Combined Heat & Power (CHP)
Combined Heat and Power (CHP) is equally known as cogeneration. All thermal power plants emit a certain amount of heat during electricity generation. This can be released into the natural environment through cooling towers, flue gas, or by other means. By contrast, CHP captures some or all of the by-product heat for heating purposes, either very close to the plant, or—especially in Scandinavia and eastern Europe—as hot water for district heating with temperatures ranging from approximately 80 to 130 °C. This is also called Combined Heat and Power District Heating or CHPDH. Small CHP plants are an example of decentralized energy.
Cogeneration was practiced in some of the earliest installations of electrical generation. Before central stations distributed power, industries generating their own power used exhaust steam for process heating. Large office and apartment buildings, hotels and stores commonly generated their own power and used waste steam for building heat. Because of the economies and high cost of early purchased power, these combined heat and power operations continued for many years after utility electricity became available. Cogeneration is still common in pulp and paper mills, refineries and chemical plants.
In the United States, Con Edison distributes 66 billion kilograms of 350 °F/180 °C steam each year through its seven cogeneration plants to 100,000 buildings in Manhattan—the biggest steam district in the United States. The peak delivery is 10 million pounds per hour (corresponding to approx. 2.5 GW).
By-product heat at moderate temperatures (212-356°F/100-180°C) can also be used in absorption chillers for cooling. A plant producing electricity, heat and cold is sometimes called trigeneration or more generally polygeneration plant. Cogeneration is a thermodynamically efficient use of fuel. In separate production of electricity, some energy must be rejected as waste heat, but in cogeneration this thermal energy is put to good use.
Thermal power plants
Thermal power plants (including those that use fissile elements or burn coal, petroleum, or natural gas), and heat engines in general, do not convert all of their thermal energy into electricity. In most heat engines, a bit more than half is lost as excess heat. By capturing the excess heat, CHP uses heat that would be wasted in a conventional power plant, potentially reaching an efficiency of up to 80%, for the best conventional plants. This means that less fuel needs to be consumed to produce the same amount of useful energy.
Steam turbines for cogeneration are designed for extraction of steam at lower pressures after it has passed through a number of turbine stages, or they may be designed for final exhaust at back pressure (non-condensing), or both. A typical power generation turbine in a paper mill may have extraction pressures of 160 psig (1.103 MPa) and 60 psig (0.41 MPa). A typical back pressure may be 60 psig (0.41 MPa). In practice these pressures are custom designed for each facility. The extracted or exhaust steam is used for process heating, such as drying paper, evaporation, heat for chemical reactions or distillation. Steam at ordinary process heating conditions still has a considerable amount of enthalpy that could be used for power generation, so cogeneration has lost opportunity cost. Conversely, simply generating steam at process pressure instead of high enough pressure to generate power at the top end also has lost opportunity cost.

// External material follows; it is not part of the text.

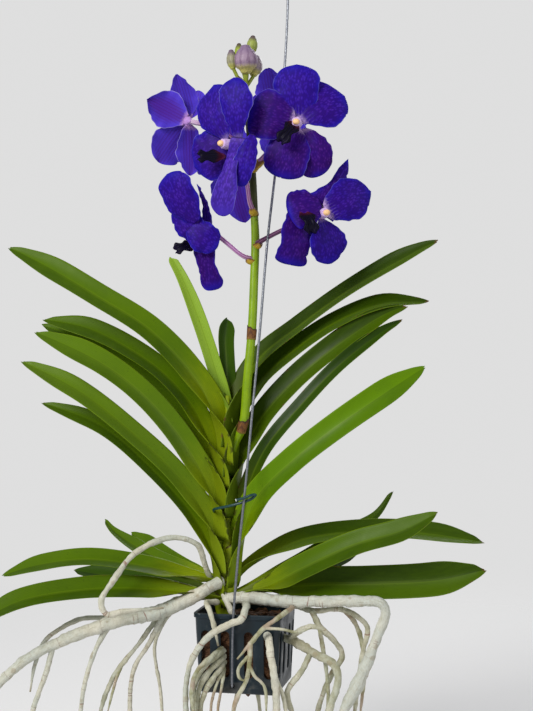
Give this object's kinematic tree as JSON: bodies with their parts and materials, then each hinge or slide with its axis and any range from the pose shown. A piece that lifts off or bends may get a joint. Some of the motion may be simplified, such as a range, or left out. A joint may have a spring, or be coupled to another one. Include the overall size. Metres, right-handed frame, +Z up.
{
  "type": "hanging vanda orchid in a slotted basket pot",
  "caption": "Vanda orchid in bloom, with strap leaves and long aerial roots, growing from a small slotted pot that hangs on a steel wire hanger.",
  "frame": {"origin": "inside top of the wire's hook, where a rail or nail carries the plant", "axes": "+Z up along the hanging plant, -Y towards the viewer the blooms face, +X to the viewer's right"},
  "size_m": [0.4609, 0.1845, 0.7715],
  "materials": {
    "leaf": "satin, waxy green with pale midrib and brown nicks",
    "leaf_bright": "satin, young light green",
    "leaf_dark": "satin, deep green in the shade",
    "stem": "dull, yellow-green leaf sheaths with brown edges",
    "spike": "satin, yellow-green with reddish-brown bands and lilac stalks",
    "tepal": "velvety blue-violet with a lighter chequered net",
    "lip": "glossy, nearly black purple",
    "bud": "satin, lilac-grey with darker veins",
    "root": "matte, off-white velamen with green and brown tints",
    "pot": "semi-gloss black-navy plastic",
    "bark": "rough brown bark",
    "steel": "dull galvanised wire",
    "clip_wire": "dark teal plastic coating"
  },
  "bodies": {
    "root": {"hanger_wire": "steel", "wire_hook": "steel", "clip": "clip_wire", "pot": "pot", "growing_medium": "bark", "stem": "stem", "flower_spike": "spike", "bud_large": "bud", "leaf_low_right_5": "leaf", "leaf_low_left_2": "leaf", "leaf_low_right_2": "leaf", "leaf_low_right_3": "leaf", "leaf_low_left_4": "leaf", "leaf_low_left_1": "leaf", "leaf_low_right_1": "leaf", "leaf_low_left_3": "leaf", "leaf_left_6": "leaf", "leaf_left_5": "leaf", "leaf_left_4": "leaf", "leaf_left_3": "leaf", "leaf_right_3": "leaf", "leaf_left_2": "leaf", "leaf_right_2": "leaf", "leaf_left_1": "leaf", "leaf_right_1": "leaf", "leaf_right_5": "leaf_bright", "leaf_upright_1": "leaf_bright", "leaf_low_right_4": "leaf_dark", "leaf_low_left_5": "leaf_dark", "leaf_right_4": "leaf_dark", "leaf_upright_2": "leaf_dark", "root_left_main": "root", "root_left_hanging": "root", "root_left_loop": "root", "root_over_rim": "root", "root_front_thick": "root", "root_front_bundle": "root", "root_right_main": "root", "root_right_net": "root", "root_right_slot": "root", "root_front_slot": "root", "root_front_net": "root", "root_stub": "root", "root_back": "root", "bloom_1_tepals": "tepal", "bloom_1_lip": "lip", "bloom_2_tepals": "tepal", "bloom_2_lip": "lip", "bloom_3_tepals": "tepal", "bloom_3_lip": "lip", "bloom_4_tepals": "tepal", "bloom_4_lip": "lip", "bloom_5_tepals": "tepal", "bloom_5_lip": "lip", "bloom_6_tepals": "tepal", "bloom_6_lip": "lip", "bloom_7_tepals": "tepal", "bloom_7_lip": "lip"}
  },
  "joints": []
}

Some tri-cycle plants have used a combined cycle in which several thermodynamic cycles produced electricity, then a heating system was used as a condenser of the power plant’s bottoming cycle. For example, the RU-25 MHD generator in Moscow heated a boiler for a conventional steam powerplant, whose condensate was then used for space heat. A more modern system might use a gas turbine powered by natural gas, whose exhaust powers a steam plant, whose condensate provides heat. Tri-cycle plants can have thermal efficiencies above 80%.
The viability of CHP (sometimes termed utilisation factor), especially in smaller CHP installations, depends on a good baseload of operation, both in terms of an on-site (or near site) electrical demand and heat demand. In practice, an exact match between the heat and electricity needs rarely exists. A CHP plant can either meet the need for heat (heat driven operation) or be run as a power plant with some use of its waste heat, the latter being less advantageous in terms of its utilisation factor and thus its overall efficiency. The viability can be greatly increased where opportunities for Trigeneration exist. In such cases, the heat from the CHP plant is also used as a primary energy source to deliver cooling by means of an absorption chiller.
CHP is most efficient when heat can be used on-site or very close to it. Overall efficiency is reduced when the heat must be transported over longer distances. This requires heavily insulated pipes, which are expensive and inefficient; whereas electricity can be transmitted along a comparatively simple wire, and over much longer distances for the same energy loss.
A car engine becomes a CHP plant in winter when the reject heat is useful for warming the interior of the vehicle. The example illustrates the point that deployment of CHP depends on heat uses in the vicinity of the heat engine.
Cogeneration plants are commonly found in district heating systems of cities, hospitals, prisons, oil refineries, paper mills, wastewater treatment plants, thermal enhanced oil recovery wells and industrial plants with large heating needs.